The novelist of contemporary manners needs to be saturated with a sense of the picturesque in modern things. Walking down Edith Grove this afternoon, I observed the vague mysterious beauty of the vista of houses and bare trees melting imperceptibly into a distance of grey fog. And then, in King's Road, the figures of tradesmen at shop doors, of children romping or stealing along mournfully, of men and women each totally different from every other, and all serious, wrapt up in their own thoughts and ends - these seemed curiously strange and novel and wonderful. Every scene, even the commonest, is wonderful if only one can detach oneself, casting off all memory of use and custom, and behold it (as it were) for the first time; in its right authentic colours; without making comparisons. The novelist should cherish and burnish this faculty of seeing crudely, simply, artlessly, ignorantly; of seeing like a baby or a lunatic, who lives each moment by itself and tarnishes the present by no remembrance of the past.

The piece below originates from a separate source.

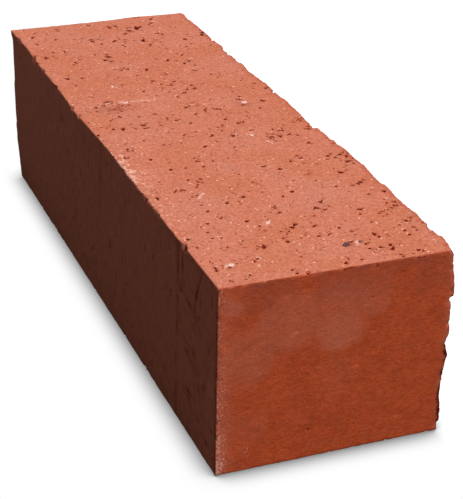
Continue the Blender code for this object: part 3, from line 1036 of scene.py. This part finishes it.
def die_clay(s, blotch, fine):
    """The left stretcher: dull brown with fine upright streaks; the dullness is partly a painted cool tint
    of the shade it lies in.
    """
    colour = s.mix(s.band(blotch, 0.35, 0.7), DIE_COLOUR, DIE_BROWN)
    upright = s.noise(1.0, 3.0, 0.6, s.stretched((1.0, 0.9, 6.0)))
    return s.vary(s.vary(colour, fine, 0.13), upright, 0.15)


def torn_clay(s, blotch, grain):
    """The torn stretcher: rough and uneven, redder than the drawn one."""
    colour = s.mix(s.band(blotch, 0.35, 0.65), DIE_COLOUR, TORN_COLOUR)
    return s.brighten(colour, s.band(grain, 0.3, 0.7, 0.8, 1.15))


def laid_on(s, colour, header, bed, level, fine):
    """What lies on the clay: dust and haze, stains, pink and white flecks, and chalk."""
    dusty = s.times(header, s.band(level, 0.38, 0.68, 0.0, 0.07))
    dusty = s.math("ADD", dusty, s.times(s.attribute("haze"), HAZE_SHARE))
    colour = s.mix(dusty, colour, HAZE_COLOUR)
    colour = s.mix(s.times(s.attribute("stain"), STAIN_AND_SHADE_SHARE), colour, STAIN_AND_SHADE_COLOUR)
    pink_fleck = s.flecks(1.7, 0.60, 0.24, fine)
    colour = s.mix(s.times(pink_fleck, s.times(bed, 0.6)), colour, PINK_FLECK)
    white_fleck = s.flecks(2.2, 0.50, 0.21, fine)
    colour = s.mix(s.times(white_fleck, s.band(bed, 0.0, 1.0, 0.10, 1.0)), colour, WHITE_FLECK)
    frayed = s.band(fine, 0.30, 0.70, -0.34, 0.34)
    chalk = s.band(s.math("ADD", s.attribute("pale"), frayed), 0.30, 0.85)
    return s.mix(s.times(chalk, CHALK_SHARE), colour, CHALK_COLOUR)


def hollowed(s, colour, fine):
    """Clay darkened by the hollow mark, a brown rim round a nearly black middle: mostly painted shade in
    pits, tears and along edges, over clay darker inside its pits, and the dark marks.
    """
    deep = s.math("ADD", s.attribute("hollow"), s.band(fine, 0.25, 0.75, -0.14, 0.14))
    colour = s.mix(s.band(deep, 0.16, 0.45, 0.0, 0.60), colour, RIM_COLOUR)
    return s.mix(s.band(deep, 0.38, 0.60, 0.0, 0.95), colour, HOLLOW_COLOUR)


def clay_material():
    """Fired clay: salmon and crumbly on the beds, smooth rust on the headers, duller on the long sides with
    a painted cool tint of shade, and painted shade in its hollows.
    """
    s = Shading("fired_clay")
    bed, header = s.attribute("bed"), s.attribute("header")
    blotch = s.noise(6.0, 3.0)
    grain = s.noise(2.0, 3.0, 0.7)
    fine = s.noise(0.9, 2.0, 0.7)
    finest = s.noise(0.55, 2.0, 0.8)
    level = s.noise(1.0, 4.0, 0.8, s.stretched((1.8, 1.8, 0.75)))

    colour = s.mix(header, die_clay(s, blotch, fine), header_clay(s, blotch, level, finest))
    colour = s.mix(bed, colour, bed_clay(s, grain, fine, finest))
    colour = s.mix(s.attribute("torn"), colour, torn_clay(s, blotch, grain))
    colour = laid_on(s, colour, header, bed, level, fine)

    # Pinholes: tiny pits painted dark, painted shade over darker clay, and dipped by the bump
    gathered = s.band(s.noise(11.0, 1.0), 0.42, 0.58, 0.25, 1.0)
    pinhole = s.times(s.flecks(1.4, 0.48, 0.31, fine), gathered)
    pinhole = s.times(pinhole, s.band(bed, 0.0, 1.0, 0.05, 0.85))
    colour = hollowed(s, s.mix(pinhole, colour, PINHOLE_COLOUR), fine)

    relief = s.math("ADD", s.times(fine, 0.6), grain)
    s.bump(s.math("SUBTRACT", relief, pinhole), 0.14)
    return s.finish(colour, s.band(grain, 0.3, 0.7, 0.85, 0.97), 0.06)


# ---- mineral grains


# Each mineral's light and dark colour, cloud size in millimetres, roughness, veins and specular
MINERALS = {
    "white_quartz": ((1.00, 0.76, 0.67), (0.95, 0.52, 0.40), 1.1, 0.5, 0.1, 0.3),
    "pale_lime": ((0.90, 0.44, 0.31), (0.70, 0.26, 0.16), 0.8, 0.9, 0.15, 0.1),
    "grey_flint": ((0.36, 0.13, 0.10), (0.19, 0.06, 0.045), 1.1, 0.6, 0.3, 0.15),
    "dark_slag": ((0.09, 0.025, 0.024), (0.24, 0.095, 0.095), 1.6, 0.5, 0.2, 0.15),
}

# The share of each CAD grain's size that shows, by mineral, and how far its top stands proud of the bed
GRAIN_SCALE = {"white_quartz": 1.04, "pale_lime": 0.78, "grey_flint": 0.95, "dark_slag": 1.15}
GRAIN_LIFT = 0.16

# How many flat faces a grain has, and at which share of its reach they cut
CLEAVAGES = 8
CLEAVAGE_REACH = 0.78

# How a CAD grain is made finer: its corners weld within this distance in millimetres, and it is subdivided
# this many times
WELD_DISTANCE = 0.02
SUBDIVISIONS = 3


def mineral_material(name):
    """A mineral: two tones in soft clouds, with darker veins."""
    light, dark, size_mm, roughness, vein, specular = MINERALS[name]
    s = Shading(name)
    cloud = s.noise(size_mm, 4.0, 0.6)
    colour = s.mix(s.band(cloud, 0.35, 0.65), light, dark)
    crack = s.cells(size_mm)[0]
    colour = s.brighten(colour, s.band(crack, 0.0, 0.5, 1.0, 1.0 - vein))
    s.bump(s.noise(size_mm * 0.3, 3.0), 0.08)
    return s.finish(colour, s.band(cloud, 0.3, 0.7, roughness * 0.8, roughness * 1.2), specular)


def cleave(offset, draw):
    """Flatten a pebble along a few random planes. offset holds its points from its middle."""
    for _ in range(CLEAVAGES):
        cleavage = draw.normal(0, 1, 3)
        cleavage /= np.linalg.norm(cleavage)
        reach = CLEAVAGE_REACH * np.max(offset @ cleavage)
        over = np.maximum(offset @ cleavage - reach, 0)
        offset -= 0.9 * over[:, None] * cleavage


def fine_copy(name):
    """A welded and subdivided copy of a CAD grain."""
    mesh = frame["nodes"][name].data.copy()
    mesh.name = name + "_fine"
    mesh.materials.clear()
    piece = bpy.data.objects.new(name + "_fine", mesh)
    bpy.context.scene.collection.objects.link(piece)
    weld = piece.modifiers.new("weld", "WELD")
    weld.merge_threshold = WELD_DISTANCE * MM
    smooth = piece.modifiers.new("smooth", "SUBSURF")
    smooth.levels = SUBDIVISIONS
    smooth.render_levels = SUBDIVISIONS
    apply_modifiers(piece)
    return piece


def make_grain(name, material, slot, seed):
    """A mineral grain built on its CAD node: finer, with flat cleavage faces, and just proud of the bed."""
    low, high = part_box(name)
    middle = np.array((low + high) / 2)
    piece = fine_copy(name)
    places = np.zeros(len(piece.data.vertices) * 3, np.float32)
    piece.data.vertices.foreach_get("co", places)
    offset = (places.reshape(-1, 3) - middle) / MM
    cleave(offset, np.random.default_rng(900 + seed))
    rough = gradient_noise(offset[:, 0] * 2.2 + seed, offset[:, 1] * 2.2 + offset[:, 2] * 1.7, 950)
    offset *= (GRAIN_SCALE[slot] + 0.12 * rough)[:, None]
    offset[:, 2] += GRAIN_LIFT
    piece.data.vertices.foreach_set("co", (offset * MM + middle).astype(np.float32).ravel())
    piece.data.materials.append(material)
    piece.data.update()
    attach(piece, "root")
    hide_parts(name)


# ---- stage


CAMERA_PLACE = Vector((-0.20195, -0.54897, 0.30633))
CAMERA_TURN = math.radians(-21.79)
CAMERA_DIP = math.radians(26.45)
CAMERA_ROLL = math.radians(-1.18)
CAMERA_LENS = 105.9

# Each light's name, place, size and power, and the point inside the brick that both aim at
LIGHTS = (
    ("key", (1.12, -1.88, 3.82), 1.1, 181.0),
    ("rear_fill", (-0.1, 1.6, 0.6), 0.5, 9.0),
)
LIGHT_TARGET = Vector((0.0, 0.0, 0.04))

# The floor: half its width, its drop below the brick, and how far the contact shadow reaches, in metres
FLOOR_HALF = 3.0
FLOOR_DROP = 0.0004
SHADOW_REACH = 0.0125


def add_camera():
    """The camera that looks at the brick from the front left and above, through a long lens."""
    data = bpy.data.cameras.new("camera")
    data.lens = CAMERA_LENS
    data.sensor_width = 36.0
    camera = bpy.data.objects.new("camera", data)
    level_ahead = Vector((-math.sin(CAMERA_TURN), math.cos(CAMERA_TURN), 0.0))
    ahead = level_ahead * math.cos(CAMERA_DIP) - Vector((0.0, 0.0, math.sin(CAMERA_DIP)))
    right = Vector((math.cos(CAMERA_TURN), math.sin(CAMERA_TURN), 0.0))
    down = ahead.cross(right)
    rolled_right = right * math.cos(CAMERA_ROLL) + down * math.sin(CAMERA_ROLL)
    rolled_down = down * math.cos(CAMERA_ROLL) - right * math.sin(CAMERA_ROLL)
    turn = Matrix((rolled_right, -rolled_down, -ahead)).transposed()
    camera.matrix_world = Matrix.LocRotScale(CAMERA_PLACE, turn, None)
    bpy.context.scene.collection.objects.link(camera)
    bpy.context.scene.camera = camera


def add_light(name, place, size, power):
    """A square soft light aimed at the brick."""
    data = bpy.data.lights.new(name, "AREA")
    data.size = size
    data.energy = power
    light = bpy.data.objects.new(name, data)
    light.location = place
    light.rotation_mode = "QUATERNION"
    light.rotation_quaternion = (LIGHT_TARGET - Vector(place)).to_track_quat("-Z", "Y")
    bpy.context.scene.collection.objects.link(light)


def floor_material():
    """White to the camera, darkened by the soft contact shadow, less so at the right. Grey to the light."""
    s = Shading("floor_white")
    shade = s.node("AmbientOcclusion", Distance=SHADOW_REACH)
    shade.samples = 16
    level = s.math("MAXIMUM", s.band(shade.outputs["AO"], 0.0, 1.0, -0.32, 1.0), 0.30)
    place = s.node("SeparateXYZ", Vector=s.node("NewGeometry").outputs["Position"])
    level = s.math("ADD", level, s.band(place.outputs["X"], 0.042, 0.050, 0.0, 0.22))
    glow = s.node("Emission", Color=s.brighten((1.0, 1.0, 1.0), level))
    dim = s.node("BsdfDiffuse", Color=(0.10, 0.10, 0.10))
    mixed = s.node("MixShader")
    s.put(mixed.inputs[0], s.node("LightPath").outputs["Is Camera Ray"])
    s.put(mixed.inputs[1], dim.outputs[0])
    s.put(mixed.inputs[2], glow.outputs[0])
    s.put(s.tree.nodes["Material Output"].inputs["Surface"], mixed.outputs[0])
    s.tree.nodes.remove(s.surface)
    return s.material


def add_floor():
    """A plain white floor just below the brick."""
    corners = FLOOR_HALF * np.array([(-1, -1, 0), (1, -1, 0), (1, 1, 0), (-1, 1, 0)], float)
    floor = mesh_object("floor", corners, np.array([[0, 1, 2, 3]]), {})
    floor.location.z = -FLOOR_DROP
    floor.data.materials.append(floor_material())


def add_world():
    """White where the camera sees it, and a dim even sky for the light."""
    world = bpy.data.worlds.new("studio")
    world.use_nodes = True
    tree = world.node_tree
    background = tree.nodes["Background"]
    seen = tree.nodes.new("ShaderNodeLightPath").outputs["Is Camera Ray"]
    strength = tree.nodes.new("ShaderNodeMapRange")
    tree.links.new(seen, strength.inputs["Value"])
    strength.inputs["To Min"].default_value = 0.15
    strength.inputs["To Max"].default_value = 1.0
    tree.links.new(strength.outputs["Result"], background.inputs["Strength"])
    background.inputs["Color"].default_value = (1.0, 1.0, 1.0, 1.0)
    bpy.context.scene.world = world


def set_stage():
    """Camera, lights, floor and sky."""
    add_camera()
    add_floor()
    add_world()
    for light in LIGHTS:
        add_light(*light)
    bpy.context.scene.view_settings.view_transform = "Standard"


# ---- the whole scene


def make_body():
    """The fired body, riding in place of its CAD node."""
    lines, sides = build_sides()
    body = mesh_object("brick_body_sculpted", *make_body_mesh(lines, sides))
    thin_out(body, FACES_KEPT)
    body.data.materials.append(clay_material())
    body.data.shade_smooth()
    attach(body, "root")
    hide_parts(BODY_NODE)


def make_grains():
    """Every mineral grain, with the material of its slot."""
    materials = {name: mineral_material(name) for name in MINERALS}
    slots = {part["node"]: part["material_slot"] for part in frame["record"]["subparts"]}
    for seed, name in enumerate(GRAIN_NODES):
        make_grain(name, materials[slots[name]], slots[name], seed)


make_body()
make_grains()
set_stage()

Regrettably it seems to me that it is impossible to achieve this state of 'innocence', though I have read that some Eastern mystics are able to focus on the moment to the exclusion of all else. But that is of course an internal focus, and not much use to the novelist. Every waking moment (and no doubt our dreams as well) is filtered through the screen of our memory and experience. I am nearly thirty now and realise that as I age so will my ability to 'see crudely' diminish. Only imagination remains as a resource and the novelist must seek to inhabit the mind of his characters, seeing the world through their eyes rather than his own. Is this possible? I am in doubt.